After the uprising, he has been involved in support activities for affected individuals and families.

==Social and charitable activities==
In addition to his political activities, Hafez Rashedul Islam is engaged in social welfare and community development. He is associated with organizations such as Sherpur Forum and Sherpur Advancement Forum of Equity, working on education, employment, and humanitarian assistance.

His initiatives include distribution of relief materials, educational scholarships, tree plantation programs, and support for infrastructure development such as roads, tubewells, and religious institutions. He has also been involved in organizing free medical camps and youth development programs.

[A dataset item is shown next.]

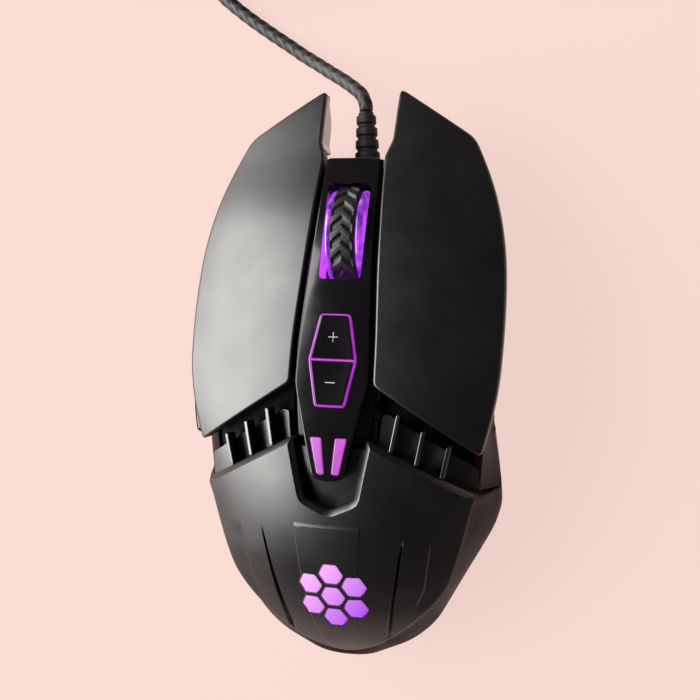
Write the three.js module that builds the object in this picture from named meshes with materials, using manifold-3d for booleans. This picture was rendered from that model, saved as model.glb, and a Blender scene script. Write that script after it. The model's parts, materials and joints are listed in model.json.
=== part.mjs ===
// A wired computer mouse as separate pieces, with its cable wound up in front of it.
// Millimetres, +Z up, +Y towards the cable, +X to the right hand side, floor at z = 0.
import * as THREE from 'three';
import { mergeVertices } from 'three/addons/utils/BufferGeometryUtils.js';
import Module from 'manifold-3d';

const wasm = await Module();
wasm.setup();

// Driving dimensions
const GAP = 0.3; // between fixed neighbours
const FOOT_THICK = 0.7;
const SHELL_BOTTOM = FOOT_THICK + GAP;
const FLOOR_TOP = SHELL_BOTTOM + 2;
const WALL = 1.9; // side walls and dome
const SPLIT = 11; // height where the bottom shell ends
const COVER_THICK = 2; // button covers and spine
const SKIRT_DEEP = 3.8; // rim below the top face of a button cover
const SKIRT_THICK = 1.5;
const FRAME_TOP = -4.9; // mid frame, measured from the outer top surface
const FRAME_BOTTOM = -6.7;
const BOARD_BOTTOM = 5.8;
const BOARD_TOP = BOARD_BOTTOM + 1.4;
const ON_BOARD = BOARD_TOP + GAP;
const WHEEL_Y = 30.2;
const WHEEL_Z = 22.6;
const WHEEL_R = 11;
const HINGE_Y = 5;
const HINGE_Z = 29.2;
const SWITCH_X = 12.5;
const SWITCH_Y = 39.4;
const DPI_Y = 4.4;
const EMBLEM_Y = -45.5;
const CORD_R = 1.6;
const EXIT_Y = 47; // where the strain relief passes the front wall
const EXIT_Z = 8.4;
const EXIT_TURN = 0.07; // it leans a little to the left
const COIL_X = -33.1;
const COIL_Y = 118.4;
const COIL_R = 18.6; // mean radius of the wound turns
const COIL_HALF = 6.7; // half the width of the bundle
const COIL_HIGH = 13.4;
const BOSS_TOP = BOARD_BOTTOM - 0.7; // screw bosses stop below the board
const SCREW_HOLE_TOP = 12.5;
const SCREW_HEAD_R = 3; // recess for a screw head
const SCREW_R = 1.5; // hole for its thread
const LENS_R = 9.2; // carrier disc of the emblem light
const EMBLEM_PITCH = 5.4;
const EMBLEM_HOLE_R = 2.75;
const EMBLEM_POST_R = 2.4;
const TIE_WIDE = 9;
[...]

He holds or has held positions in several organizations, including educational institutions, charitable foundations, alumni associations, and social organizations.

== Writing ==

Rashedul Islam writes on Islamic thought, personal development, leadership, human resource development, education, family, social reform, and contemporary political affairs. His essays and opinion pieces have been published on his personal website and other online platforms.

=== Books ===

- The Prophetic Art of Building People (Bengali: Manush Gorar Nobobi Shilpo: Rasul (SAW)-er Proshikkhon Paddhoti, 2022) — A Bengali-language booklet published by Prochchhod Prokashon. The book discusses the Prophet Muhammad's methods of character building, leadership development, and human development from an Islamic perspective.

=== Online publications ===

Islam regularly publishes articles on his personal website covering Islamic studies, leadership, governance, politics, economics, education, parenting, and current national and international affairs.